My Lacanian friends are telling me that the authors must have read Lacan. The Frankfurt School partisans see in The Matrix the extrapolated embodiment of Kulturindustrie, directly taking over, colonizing our inner life itself, using us as the source of energy. New Agers see how our world is just a mirage generated by a global Mind embodied in the World Wide Web. Or the series is a baroque illustration of Plato’s cave, in which ordinary humans are prisoners, tied firmly to their seats and compelled to watch the shadowy performance of (what they falsely consider to be) reality -- in short, the position of the cinema spectators themselves.
This search for the philosophical content of The Matrix is therefore a lure, a trap to be avoided. Such readings that project into the film refined philosophical or psychoanalytic conceptual distinctions are effectively much inferior to a naïve immersion that I witnessed when I saw The Matrix at a local theater in Slovenia. I had the unique opportunity to sit close to a man in his late twenties who was so engrossed in the film that he repeatedly disturbed other spectators with loud exclamations like: “My God, wow, so there is no reality! So we are all puppets!”
However, what is interesting is to read The Matrix movies not as containing a consistent philosophical discourse, but as rendering, in their very inconsistencies, the antagonisms of our ideological and social predicament.
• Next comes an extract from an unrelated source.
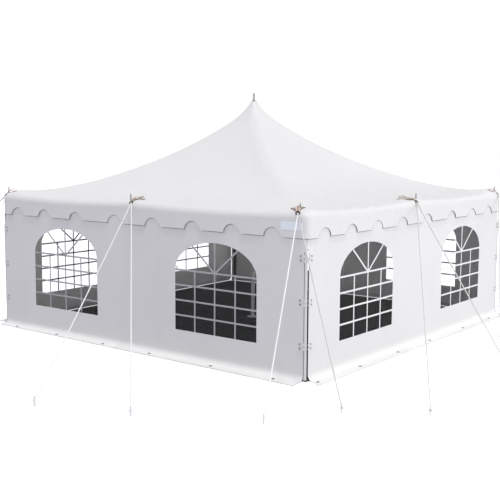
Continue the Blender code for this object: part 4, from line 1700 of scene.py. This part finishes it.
@dataclass
class GuyRope:
    """One taut rope from a ring to its stake: three laid strands, a tied loop and the stake's top.

    A knot is given by its loop's radius and its strand's.
    """

    fitting: EaveFitting
    number: int
    radius: float = 0.0095
    lay: float = 0.065
    droop: float = 0.012
    ring_knot: Pair = (0.011, 0.0055)
    whipping: Pair = (0.0085, 0.004)
    whipping_at: tuple = (0.035, 0.047, 0.059)
    stake_knot: Pair = (0.0145, 0.0052)
    stake_knot_at: tuple = (0.052, 0.061, 0.070)
    tie_height: float = 0.062
    stake_radius: float = 0.010
    stake_height: float = 0.12

    @property
    def label(self) -> str:
        """Give the rope's name as the solids write it."""
        return f"guy_rope_{self.fitting.spot.label}_{self.number + 1}"

    def at_stake(self, height: float) -> Array:
        """Give the point of the stake's axis at a height."""
        return np.array([*self.fitting.spot.stakes[self.number], height])

    def ends(self) -> tuple[Array, Array]:
        """Give the rope's upper and lower ends."""
        return self.fitting.rope_start(self.number), self.at_stake(self.tie_height)

    def section(self) -> Array:
        """Give the section of three strands: a circle whose radius swells three times.

        Returns:
            Nine points.
        """
        angle = full_turn(9)
        radius = self.radius * (0.92 + 0.10 * np.cos(3 * angle))
        return stack(radius * np.cos(angle), radius * np.sin(angle))

    def line(self) -> Shell:
        """Make the rope, straight but for a slight droop, turned once for each lay's length.

        Returns:
            The rope.
        """
        start, end = self.ends()
        path = on_line(start, end, 360)
        share = np.linspace(0, 1, 360)
        path[:, 2] -= self.droop * 4 * share * (1 - share)
        turns = np.linalg.norm(end - start) / self.lay
        return sweep(path, self.section(), twist=2 * np.pi * share * turns)

    def knots(self) -> Shell:
        """Make the tied ends: a loop round the ring, and whipping turns above it and at the stake.

        Returns:
            The loops as one shell.
        """
        start, end = self.ends()
        way = unit(end - start)
        side = unit(np.cross(way, UP))
        over = np.cross(side, way)
        radius, strand = self.ring_knot
        turns = loop(start, radius * way, radius * over, 16)
        shells = [sweep(turns, circle(strand, 7), up=side, closed=True)]
        radius, strand = self.whipping
        for offset in self.whipping_at:
            turns = loop(start + way * offset, radius * side, radius * over, 16)
            shells.append(sweep(turns, circle(strand, 6), up=way, closed=True))
        radius, strand = self.stake_knot
        for height in self.stake_knot_at:
            turns = loop(self.at_stake(height), radius * EAST, radius * NORTH, 16)
            shells.append(sweep(turns, circle(strand, 7), closed=True))
        return join(shells)

    def stake(self) -> Shell:
        """Make the stake's part above the ground: a round bar with a domed, mushroomed head.

        Returns:
            The stake.
        """
        r, h = self.stake_radius, self.stake_height
        profile = [(0, h), (0.009, h), (0.0145, h - 0.002), (0.017, h - 0.005), (0.0165, h - 0.009),
                   (r, h - 0.013), (r, 0.02), (r * 1.02, 0.0), (0, 0)]
        return lathe(profile, 20, self.at_stake(0.0))

    def build(self, finishes: Finishes) -> None:
        """Make the rope, its knots and its stake, in place of the solid.

        Args:
            finishes: the tent's finishes.
        """
        # painted shade: the ropes out to the two sides take the greyed rope
        out_x, out_y, _ = np.abs(self.at_stake(0.0))
        rope = finishes.painted_shade_rope if out_x > out_y else finishes.rope
        make_piece(f"{self.label}_line", self.line(), (rope,), [self.label], 80)
        make_piece(f"{self.label}_knots", self.knots(), (rope,), smooth=80)
        make_piece(f"{self.label}_stake", self.stake(), (finishes.stake,), smooth=35)


@dataclass
class CornerTies:
    """The walls' ties at a side's right corner: eyelets in both walls' edges and cords round the pole."""

    side: Side
    form: TentForm = FORM
    heights: tuple = (1.62, 1.05, 0.48)
    inset: float = 0.10
    pair: float = 0.055
    proud: float = 0.004
    arc_in: float = 0.055
    arc_radius: float = 0.062
    cord_radius: float = 0.0028
    toggle_in: float = 0.035
    toggle_out: float = 0.006
    toggle_half: float = 0.019
    toggle_radius: float = 0.0058
    eyelet_radius: float = 0.0095
    eyelet_wire: float = 0.0042

    def cord(self, level: float) -> Shell:
        """Make one cord, from an eyelet of the front wall round the corner to one of the right wall.

        Args:
            level: its height.

        Returns:
            The cord.
        """
        half, out = self.form.half, self.form.half + self.proud
        angle, middle = np.linspace(0, np.pi / 2, 9), half - self.arc_in
        east, south = self.arc_radius * np.sin(angle), self.arc_radius * np.cos(angle)
        arc = stack(middle + east, -middle - south, level)
        front = on_line((half - self.inset, -out, level), (half - 0.07, -out - 0.003, level), 6)
        right = on_line((out + 0.003, 0.07 - half, level), (out, self.inset - half, level), 6)
        return sweep(np.concatenate([front, arc, right]), circle(self.cord_radius, 7))

    def toggle(self, level: float) -> Shell:
        """Make a small turned toggle, thicker in its middle, standing on the cord.

        Args:
            level: its height.

        Returns:
            The toggle.
        """
        share = np.linspace(-1, 1, 9)
        x, y = self.form.half - self.toggle_in, -self.form.half - self.proud - self.toggle_out
        size = np.sqrt(np.maximum(0.12, 1 - 0.75 * share ** 2))
        path = stack(x, y, level + self.toggle_half * share)
        return sweep(path, circle(self.toggle_radius, 9), up=NORTH, scale=size)

    def eyelets(self, level: float) -> list[Shell]:
        """Make the two eyelets of a cord: a small flat ring in each wall's edge.

        Args:
            level: their height.

        Returns:
            A shell for each ring.
        """
        out, back = self.form.half + self.proud - 0.001, self.form.half - self.inset
        shells = []
        for middle, facing in (((back, -out, level), -NORTH), ((out, -back, level), EAST)):
            across, up = self.eyelet_radius * np.cross(facing, UP), self.eyelet_radius * UP
            ring = loop(np.array(middle), across, up, 14)
            shells.append(sweep(ring, circle(self.eyelet_wire, 6, 0.5), up=facing, closed=True))
        return shells

    def build(self, finishes: Finishes) -> None:
        """Make the cords with their toggles, and the eyelets.

        Args:
            finishes: the tent's finishes.
        """
        levels = [level for height in self.heights for level in (height, height - self.pair)]
        cords = join([shell for level in levels for shell in (self.cord(level), self.toggle(level))])
        rings = join([shell for level in levels for shell in self.eyelets(level)])
        name = self.side.label
        make_piece(f"corner_ties_{name}", cords.turned(self.side), (finishes.cord,), smooth=70)
        make_piece(f"corner_eyelets_{name}", rings.turned(self.side), (finishes.eyelet,))


@dataclass
class PeakCap:
    """The peak round the centre pole's spike: a white cone of doubled vinyl and a dark plate.

    Both are profiles of radius and height over the peak.
    """

    form: TentForm = FORM
    cone: tuple = ((0, 0.007), (0.030, 0.007), (0.042, 0.005), (0.048, 0.0), (0.050, -0.008),
                   (0.046, -0.012), (0, -0.012))
    plate: tuple = ((0, 0.0145), (0.022, 0.0145), (0.032, 0.013), (0.0355, 0.0105), (0.034, 0.0080),
                    (0.026, 0.0072), (0, 0.0072))

    def build(self, finishes: Finishes) -> None:
        """Make the cone and the plate round the pole's spike.

        Args:
            finishes: the tent's finishes.
        """
        top = (self.form.midline, 0.0, self.form.peak)
        make_piece("peak_cone", lathe(self.cone, 36, top), (finishes.roof,), smooth=70)
        make_piece("peak_plate", lathe(self.plate, 32, top), (finishes.black_steel,),
                   smooth=40)


@dataclass
class Poles:
    """The poles keep their solids' shapes and get their finish."""

    def build(self, finishes: Finishes) -> None:
        """Dress each pole.

        Args:
            finishes: the tent's finishes.
        """
        for name in sorted(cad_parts):
            if "pole" in name:
                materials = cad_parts[name].data.materials
                materials.clear()
                materials.append(finishes.centre if name == "centre_pole" else finishes.pole)
                log.info("%s: dressed", name)


@dataclass
class BlankPatch:
    """The bare patch on the front valance near the near corner."""

    form: TentForm = FORM
    left: float = 2.63
    right: float = 2.98
    low: float = 1.945
    high: float = 2.05
    proud: float = 0.0022
    thick: float = 0.0015

    def build(self, finishes: Finishes) -> None:
        """Make the patch as a thin sheet on the valance.

        Args:
            finishes: the tent's finishes.
        """
        x = np.linspace(self.left, self.right, 12)[None, :]
        z = np.linspace(self.low, self.high, 6)[:, None]
        off = Canopy().stand(Side.FRONT, x + 0 * z, z + 0 * x) + self.proud
        place = x / self.form.rim
        out = (self.form.rim + off) * self.form.bow(place, np.ones_like(place))
        shell = grid(stack(place * out, -out, z))
        patch = make_piece("blank_patch", shell, (finishes.label,), thick=self.thick)


# The studio


def aim(item: bpy.types.Object, way: Sequence[float]) -> None:
    """Turn an object so that its +Z points a way."""
    item.rotation_mode = "QUATERNION"
    item.rotation_quaternion = Vector(way).to_track_quat("Z", "Y")


@dataclass
class Studio:
    """The camera at the photograph's place, and its light over a white floor.

    The light is a soft high sun and a long low softbox at the right. Angles are in degrees.
    """

    azimuth: float = 37.5445
    pitch: float = 6.8875
    roll: float = 0.2910
    eye: tuple = (9.4589, -12.5776, 3.0882)
    focal_pixels: float = 915.44
    picture_pixels: float = 500
    sensor: float = 36
    sky: float = 0.63
    sky_colour: tuple = (0.975, 0.965, 1.06, 1.0)
    sun_way: tuple = (0.17, -0.10, 1.0)
    sun_strength: float = 1.72
    sun_angle: float = 4.0
    sun_colour: tuple = (1.0, 0.998, 0.93)
    box_place: tuple = (12.5, 2.0, 0.9)
    box_size: tuple = (16.0, 1.8)
    box_power: float = 400.0
    box_colour: tuple = (0.988, 1.0, 0.95)
    floor_rings: tuple = (0.01, 3.0, 8.0, 20.0, 60.0)
    floor_drop: float = 0.0006

    def camera(self) -> None:
        """Set the camera: looking along its azimuth, pitched down, rolled a little."""
        az, pitch, roll = (math.radians(v) for v in (self.azimuth, self.pitch, self.roll))
        ahead = Vector((-math.sin(az) * math.cos(pitch), math.cos(az) * math.cos(pitch), -math.sin(pitch)))
        right = ahead.cross(Vector((0, 0, 1))).normalized()
        up = right.cross(ahead)
        across = right * math.cos(roll) + up * math.sin(roll)
        above = -right * math.sin(roll) + up * math.cos(roll)
        data = bpy.data.cameras.new("camera")
        data.sensor_width = self.sensor
        data.lens = self.focal_pixels * self.sensor / self.picture_pixels
        camera = add_object("camera", data)
        place = Matrix((across, above, -ahead)).transposed().to_4x4()
        place.translation = Vector(self.eye)
        camera.matrix_world = place
        bpy.context.scene.camera = camera

    def lamps(self) -> None:
        """Make the sun and the softbox."""
        sun = bpy.data.lights.new("sun", "SUN")
        sun.energy, sun.angle, sun.color = self.sun_strength, math.radians(self.sun_angle), self.sun_colour
        aim(add_object("sun", sun), self.sun_way)
        box = bpy.data.lights.new("softbox", "AREA")
        box.shape = "RECTANGLE"
        box.size, box.size_y = self.box_size
        box.energy, box.color = self.box_power, self.box_colour
        lamp = add_object("softbox", box)
        lamp.location = self.box_place
        aim(lamp, (1.0, 0.0, 0.0))

    def world(self) -> None:
        """Make the sky; it is seen white and lights more softly than it looks."""
        world = bpy.data.worlds.new("studio")
        bpy.context.scene.world = world
        world.use_nodes = True
        tree = world.node_tree
        seen = add_node(tree, "ShaderNodeLightPath").outputs["Is Camera Ray"]
        level = add_node(tree, "ShaderNodeMapRange", {"To Min": self.sky, "To Max": 1.0}, {"Value": seen})
        tone = add_node(tree, "ShaderNodeMixRGB",
                        {"Color1": self.sky_colour, "Color2": (1.0, 1.0, 1.0, 1.0)}, {"Fac": seen})
        shader = tree.nodes["Background"]
        tree.links.new(tone.outputs[0], shader.inputs["Color"])
        tree.links.new(level.outputs[0], shader.inputs["Strength"])
        bpy.context.scene.view_settings.view_transform = "Standard"

    def floor(self, finishes: Finishes) -> None:
        """Lay the floor as a wide disc of rings.

        Args:
            finishes: the scene's finishes.
        """
        radius, angle = np.array(self.floor_rings)[::-1, None], full_turn(64)
        shell = grid(stack(radius * np.cos(angle), radius * np.sin(angle), -self.floor_drop), wrap=True)
        mesh = bpy.data.meshes.new("floor")
        mesh.from_pydata(shell.points, [], shell.faces)
        mesh.materials.append(finishes.floor)
        add_object("floor", mesh)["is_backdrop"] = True

    def build(self, finishes: Finishes) -> None:
        """Make the camera, the lights and the floor.

        Args:
            finishes: the scene's finishes.
        """
        self.camera()
        self.lamps()
        self.world()
        self.floor(finishes)


def corners(box: Sequence[Any]) -> list[list[float]]:
    """Give a box as plain lists of numbers."""
    return [[float(v) for v in corner] for corner in box]


def main() -> None:
    """Build every piece in order."""
    logging.basicConfig(level=logging.INFO, format="%(name)s: %(message)s")
    solids = corners(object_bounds())
    finishes = Finishes()
    Studio().build(finishes)
    Canopy().build(finishes)
    for side in Side:
        SideWall(side).build(finishes)
        CornerTies(side).build(finishes)
    Poles().build(finishes)
    PeakCap().build(finishes)
    BlankPatch().build(finishes)
    for spot in Spot:
        fitting = EaveFitting(spot)
        fitting.build(finishes)
        for number in (0, 1):
            GuyRope(fitting, number).build(finishes)
    {"solids": solids, "dressed": corners(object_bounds())}


if __name__ == "__main__":
    main()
What, then, is the Matrix? Simply what Lacan called the “big Other,” the virtual symbolic order, the network that structures reality for us. The big Other pulls the strings; the subject doesn’t speak, the subject “is spoken” by the symbolic structure. This big Other is the name for the social Substance, for all that on account of which the subject never fully dominates the effects of his acts; his activity is always something else than what he aimed at or anticipated. And the inconsistencies of the film’s narrative perfectly mirror the difficulties of our breaking out of the constraints of the social Substance.
When Morpheus tries to explain to the still perplexed Neo what the Matrix is, he links it to a failure in the structure of the universe: “What you know you can’t explain. But you feel it. You’ve felt it your entire life. That there is something wrong with the world. You don’t know what it is. But it’s there, like a splinter in your mind driving you mad.” Yet toward the end of the first film, Smith, the agent of the Matrix, gives a different, much more Freudian explanation: “Did you know that the first Matrix was designed to be a perfect human world? Where none suffered, where everyone would be happy? It was a disaster. No one would accept the program. ... As a species, human beings define their reality through suffering and misery.”
The imperfection of our world is thus at the same time the sign of its virtuality and the sign of its reality. Linked to this inconsistency is the ambiguous status of the liberation of humanity announced by Neo in the last scene of the first film. As the result of Neo’s intervention, there is a “system failure” in the Matrix. At the same time, Neo addresses people still caught in it as the Savior who will teach them how to liberate themselves from the constraints of the Matrix; they will be able to break its physical laws, bend metals, fly in the air. But the problem is that all these “miracles” are possible only if we remain within the virtual reality sustained by the Matrix and merely bend or change its rules; our “real” status is still that of the slaves. We are, as it were, merely gaining additional power to change our mental prison rules. So what about exiting from the Matrix altogether and entering the “real reality” in which we are miserable creatures living on the destroyed earth’s surface? Is the solution a postmodern strategy of “resistance,” of endlessly “subverting” or “displacing” the power system, or a more radical attempt at annihilating it?